Obama, Sarkozy, Attac, habitants des Transition Towns, même combat. Chacun appelle aujourd’hui les entreprises à revenir au bercail. Si certains surfent sur le patriotisme économique, d’autres imaginent une nouvelle économie décarbonée et proche des consommateurs. Serait-on à l’aube d’une « démondialisation » ?

1/ Relocaliser : une solution à la crise économique ?

20 mars 2009. Au lendemain de manifestations monstres partout en France, le gouvernement annonce la relocalisation d’une partie de la fabrication de la Clio à Flins (Yvelines). Les charrettes de licenciés du secteur automobile – les Conti’, Molex… – font carburer le mouvement. Coup double : Renault, dont l’usine slovène qui conçoit la Clio est saturée, décide d’assurer la survie du site français en créant 400 emplois. L’Etat, actionnaire minoritaire de Renault, prouve qu’il agit contre la crise et justifie les milliards d’euros d’aides versées aux constructeurs à travers notamment la prime à la casse. Le patriotisme économique est de retour. D’après un sondage d’OTO Research en février 2009, deux tiers des Français préfèrent les marques hexagonales, d’abord pour défendre l’emploi. Deux tiers peuvent boycotter les entreprises françaises qui délocalisent. Et 40 % sont même prêts à payer plus cher pour acheter français.

Prometteur ? Nicolas Sarkozy a en tous cas demandé à son ancien ministre Yves Jégo d’imaginer une « marque France ». Côté entreprises, les campagnes de promotion fleurissent : le syndicat national Lunettes de France fait vibrer le chaland sur ses affiches : « Regardez bien, dans ces lunettes, il y a des emplois, une région et même toute la France. » Depuis qu’elle a relocalisé dans le Jura une partie de sa production de lunettes, Atol fignole son image d’entreprise sociale – et pas seulement avec les chemises à fleurs d’Antoine.

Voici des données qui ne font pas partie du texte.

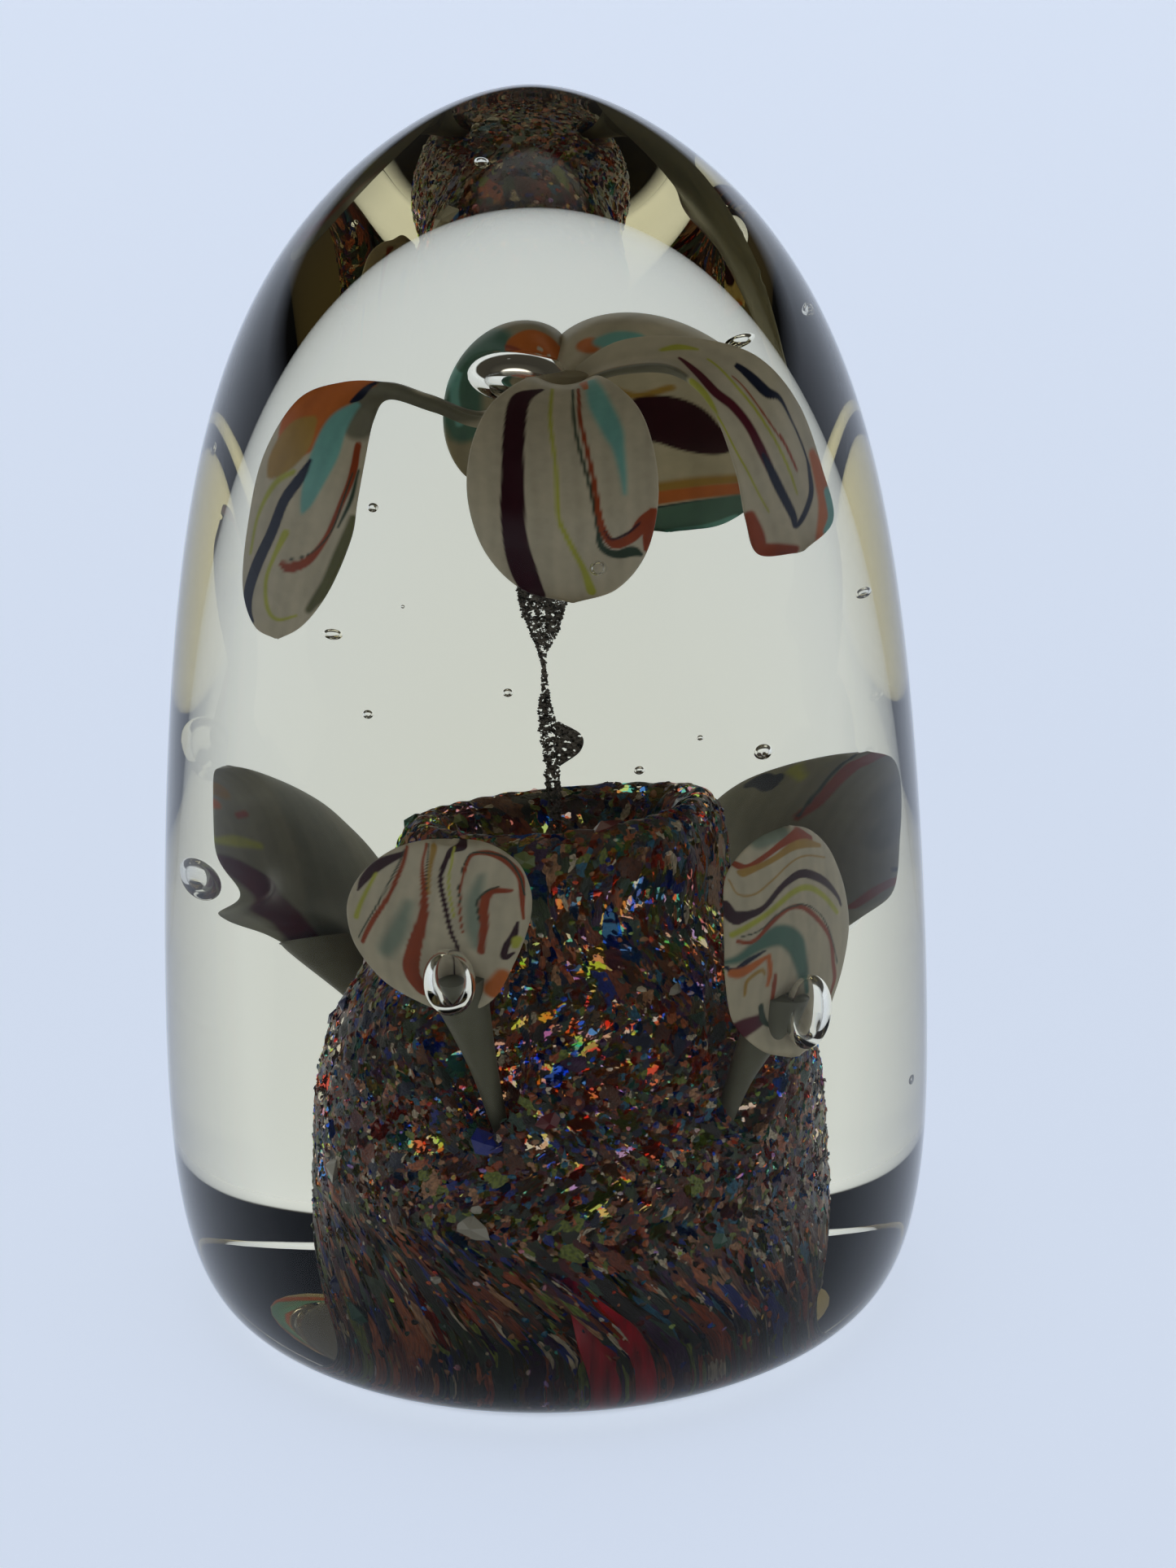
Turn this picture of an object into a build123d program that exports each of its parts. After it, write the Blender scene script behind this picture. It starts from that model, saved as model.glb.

La coopérative d’opticiens a créé un club, le Cedre (Comité des entrepreneurs pour un développement responsable de l’économie) pour informer les sociétés déracinées des joies du retour au bercail.

Ce que nombre d’entre elles ont déjà fait. 10 % des entreprises délocalisées décideraient de faire demi-tour. En Allemagne, où une enquête exhaustive a été réalisée, cette proportion atteint 20%, selon l’économiste Olivier Bouba-Olga, spécialiste de l’analyse du développement économique local. « Dans le débat public, on considère souvent que tout ce qui compte, c’est le coût du travail, estime ce spécialiste. Or, les entreprises ont du mal à anticiper les coûts cachés des délocalisations vers les pays low cost, comme la facturation et les délais de transports ou les problèmes de management à distance. » « Décathlon a, par exemple, décidé d’implanter son usine de cycles à Lille, car elle veut être proche de ses marchés pour mieux réagir à l’évolution de la demande, raconte Dominique Estampe, directeur de l’Institut supérieur de logistique industrielle à l’école de management BEM de Bordeaux. Et puis le stockage, pendant des semaines dans des conteneurs, de vélos valant plus de 300 euros pièce, représentait 15 % de ses coûts. On peut donc être 10 % à 20 % meilleur marché en France qu’en Chine. » Cocorico !

Coquettes augmentations

De plus, le coût de la main-d’œuvre dans les pays émergents rattrape lentement mais sûrement les standards occidentaux. En Roumanie, la grève des ouvriers de Dacia, filiale de Renault, a permis de coquettes augmentations. « Malgré la répression des mouvements sociaux, le niveau de vie augmente aussi en Chine, note François Gagnaire, directeur du cabinet Aides d’Etat Conseil. Les conditions d’échange vont donc progressivement se rééquilibrer avec ce pays. » Pour que les firmes nomades se sédentarisent dans l’oasis hexagonal, Bercy évoque l’idée d’une « prime à la relocalisation » (lire ci-contre). « L’industrie lourde, comme la sidérurgie ou la mécanique, et les biens d’équipement pourraient en bénéficier. Ce sont des secteurs de produits lourds où les coûts de transport sont élevés, et qui vont encore augmenter avec la problématique carbone », répond El Mouhoub Mouhoud, professeur d’économie à l’université Paris-Dauphine (1). Mais il n’y a pas de miracle à attendre d’une prime, prévient-il. D’autant moins que l’impact des délocalisations est relativement limité : elles représentent moins de 3 % de la production française et 7 % des emplois détruits, essentiellement dans les secteurs du textile ou de l’électronique.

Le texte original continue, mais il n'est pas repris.